Since then, Boston 2024 has been on a campaign to win over residents. The group has hosted contentious community meetings, which have involved the mayor’s cousin heckling and intimidating opponents of the bid. Boston 2024 has been unable to answer many questions about the bid itself and though its members have promised transparency, they have yet to provide it. They’ve attempted damage control, changing leadership just months after the bid was announced, and revising the bid after their initial one was poorly received. None of this seems to be helping; public support has sunk to a dismal 39 percent, according to the most recent polling data by WBUR, Boston’s NPR news station.

To sell its pro-Olympics narrative, Boston 2024 has been gearing up to ensure that Olympic Day (a holiday created by the International Olympic Committee to “commemorate the birth of the modern Olympic Games”) is celebrated throughout Massachusetts on June 23.

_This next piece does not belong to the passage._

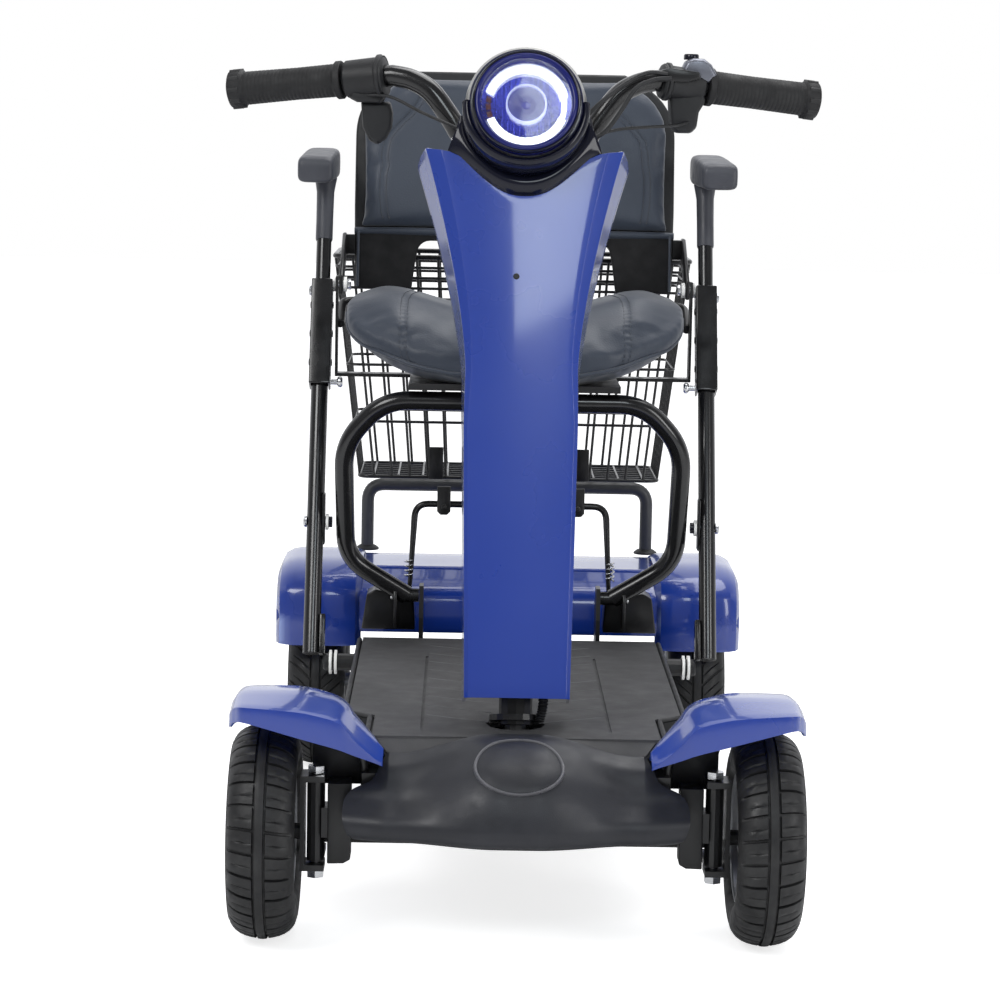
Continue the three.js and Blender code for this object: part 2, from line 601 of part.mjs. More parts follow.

Looking at the promotional materials, Olympic Day seems like a fun, innocuous event for kids to participate in. They even get free shirts, stickers and other swag to take home with them.

But it’s not that simple or harmless. If you read the fine print about what participating groups actually agree to when they sign up to host an Olympic Day event, they grant the US Olympic Committee, the International Olympic Committee, and their licensees and assignees a royalty-free right to use, modify and distribute all submitted photos and videos for noncommercial purposes on a worldwide basis in perpetuity without restriction.

In other words, when people host Olympic Day events, they are agreeing to allow the Olympic committees to use photos of their children in whatever way they see fit. In other words, the International Olympic Committee is using kids’ naïveté and selling the adults around them a feel-good narrative about the “transformative power of sport” in order to get free promotional materials that exploit children.

This promotional material is then used to sell a false narrative to cities that could potentially host the Olympics. While the Olympic Committee sells the Olympic legacies of “fair play, perseverance, respect and sportsmanship” to the unsuspecting public, the real legacies of “debt, displacement and the militarization of public space” (according to Dave Zirin, who says he has attended and covered every Olympics since 9/11) go unmentioned.

If Boston hosts the Olympic Games in 2024, it stands to experience what every host city before it has: thousands of residents displaced, massive cost overruns, security and surveillance that target Black and Brown citizens and accelerated gentrification – all outcomes that will disproportionately affect the city’s most vulnerable residents. Like Boston, London was promised the Olympics would be an investment in youth sports in 2012. But looking at the numbers, participation in sports has actually gone down in Britain since 2012, particularly among lower socioeconomic classes.

Neither the Olympic committees nor Boston 2024 care about Boston’s youth. They care about making money. The CEOs and corporate lobbyists behind Boston 2024 are seeking to exploit and deceive the next generation, the generation they claim to be building a city for, as a means to an end. Boston’s children deserve something better than the exploitation, displacement, gentrification and surveillance that would result from a successful bid to host the Olympics.